Robot Cleaner

题意翻译

你住在一个 $n$ 行 $m$ 列的矩形房间里，令这个房间里面的第 $x$ 行第 $y$ 列为 $(x,y)$。有一天，你站在位置 $(r_b,c_b)$ 上，就在这时，你发现在位置 $(r_d,c_d)$ 上有一粒灰尘。于是你拿出了你最近发明的的扫地机器人准备清扫这粒灰尘。这个机器人会从你的位置开始出发，在一步以内可以从 $(r,c)$ 移动到 $(r+dr,c+dc)$。一开始，$dr=dc=1$。然而，你知道如果让机器人一直这么移动，它会撞上墙壁。于是，你在程序里面设定：如果机器人继续移动一步会撞上这个房间左边或者右边的墙壁，那么 $dc=-dc$；如果机器人继续移动一步会撞上这个房间上面或者下面的墙壁，那么 $dr=-dr$。在每开始移动一步之前，这个机器人会把它所在的行和列上的所有灰尘全部清除。 你现在想知道，如果机器人按照如上方式移动，需要多少步才能将在位置 $(r_d,c_d)$ 上的那粒灰尘清除。 数据范围： - $t$ 组数据，$1\leqslant t\leqslant 10^4$。 - $1\leqslant n,m\leqslant 100$。$1\leqslant r_b,r_d\leqslant n$，$1\leqslant c_b,c_d\leqslant m$。 Translated by Eason_AC 2021.12.29

题目描述

A robot cleaner is placed on the floor of a rectangle room, surrounded by walls. The floor consists of $ n $ rows and $ m $ columns. The rows of the floor are numbered from $ 1 $ to $ n $ from top to bottom, and columns of the floor are numbered from $ 1 $ to $ m $ from left to right. The cell on the intersection of the $ r $ -th row and the $ c $ -th column is denoted as $ (r,c) $ . The initial position of the robot is $ (r_b, c_b) $ . In one second, the robot moves by $ dr $ rows and $ dc $ columns, that is, after one second, the robot moves from the cell $ (r, c) $ to $ (r + dr, c + dc) $ . Initially $ dr = 1 $ , $ dc = 1 $ . If there is a vertical wall (the left or the right walls) in the movement direction, $ dc $ is reflected before the movement, so the new value of $ dc $ is $ -dc $ . And if there is a horizontal wall (the upper or lower walls), $ dr $ is reflected before the movement, so the new value of $ dr $ is $ -dr $ . Each second (including the moment before the robot starts moving), the robot cleans every cell lying in the same row or the same column as its position. There is only one dirty cell at $ (r_d, c_d) $ . The job of the robot is to clean that dirty cell.
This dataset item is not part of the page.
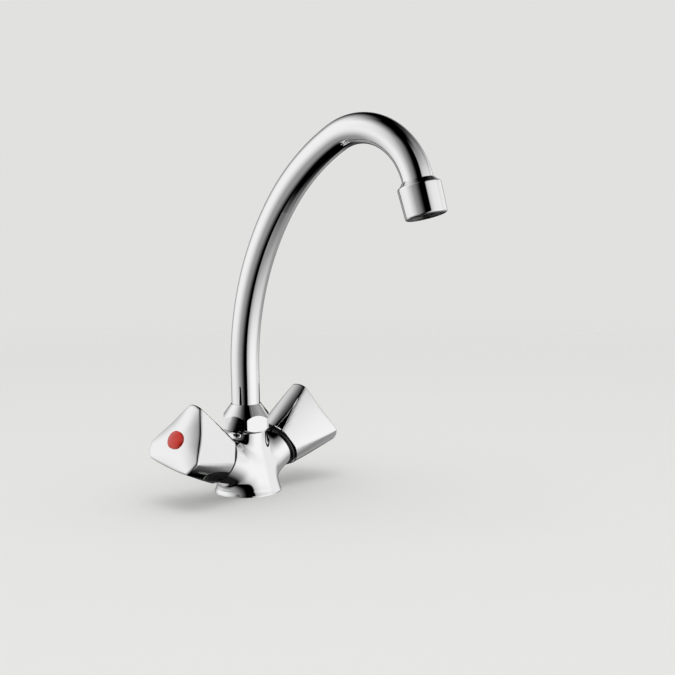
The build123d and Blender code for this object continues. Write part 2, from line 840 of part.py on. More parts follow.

Illustration for the first example. The blue arc is the robot. The red star is the target dirty cell. Each second the robot cleans a row and a column, denoted by yellow stripes.Given the floor size $ n $ and $ m $ , the robot's initial position $ (r_b, c_b) $ and the dirty cell's position $ (r_d, c_d) $ , find the time for the robot to do its job.

输入输出格式

输入格式

Each test contains multiple test cases. The first line contains the number of test cases $ t $ ( $ 1 \le t \le 10^4 $ ). Description of the test cases follows. A test case consists of only one line, containing six integers $ n $ , $ m $ , $ r_b $ , $ c_b $ , $ r_d $ , and $ c_d $ ( $ 1 \le n, m \le 100 $ , $ 1 \le r_b, r_d \le n $ , $ 1 \le c_b, c_d \le m $ ) — the sizes of the room, the initial position of the robot and the position of the dirt cell.

输出格式

For each test case, print an integer — the time for the robot to clean the dirty cell. We can show that the robot always cleans the dirty cell eventually.

输入输出样例

输入样例 #1

5
10 10 6 1 2 8
10 10 9 9 1 1
9 8 5 6 2 1
6 9 2 2 5 8
2 2 1 1 2 1

输出样例 #1

7
10
9
3
0

说明

In the first example, the floor has the size of $ 10\times 10 $ . The initial position of the robot is $ (6, 1) $ and the position of the dirty cell is $ (2, 8) $ . See the illustration of this example in the problem statement. In the second example, the floor is the same, but the initial position of the robot is now $ (9, 9) $ , and the position of the dirty cell is $ (1, 1) $ . In this example, the robot went straight to the dirty cell and clean it. In the third example, the floor has the size $ 9 \times 8 $ . The initial position of the robot is $ (5, 6) $ , and the position of the dirty cell is $ (2, 1) $ . In the fourth example, the floor has the size $ 6 \times 9 $ . The initial position of the robot is $ (2, 2) $ and the position of the dirty cell is $ (5, 8) $ . In the last example, the robot was already standing in the same column as the dirty cell, so it can clean the cell right away.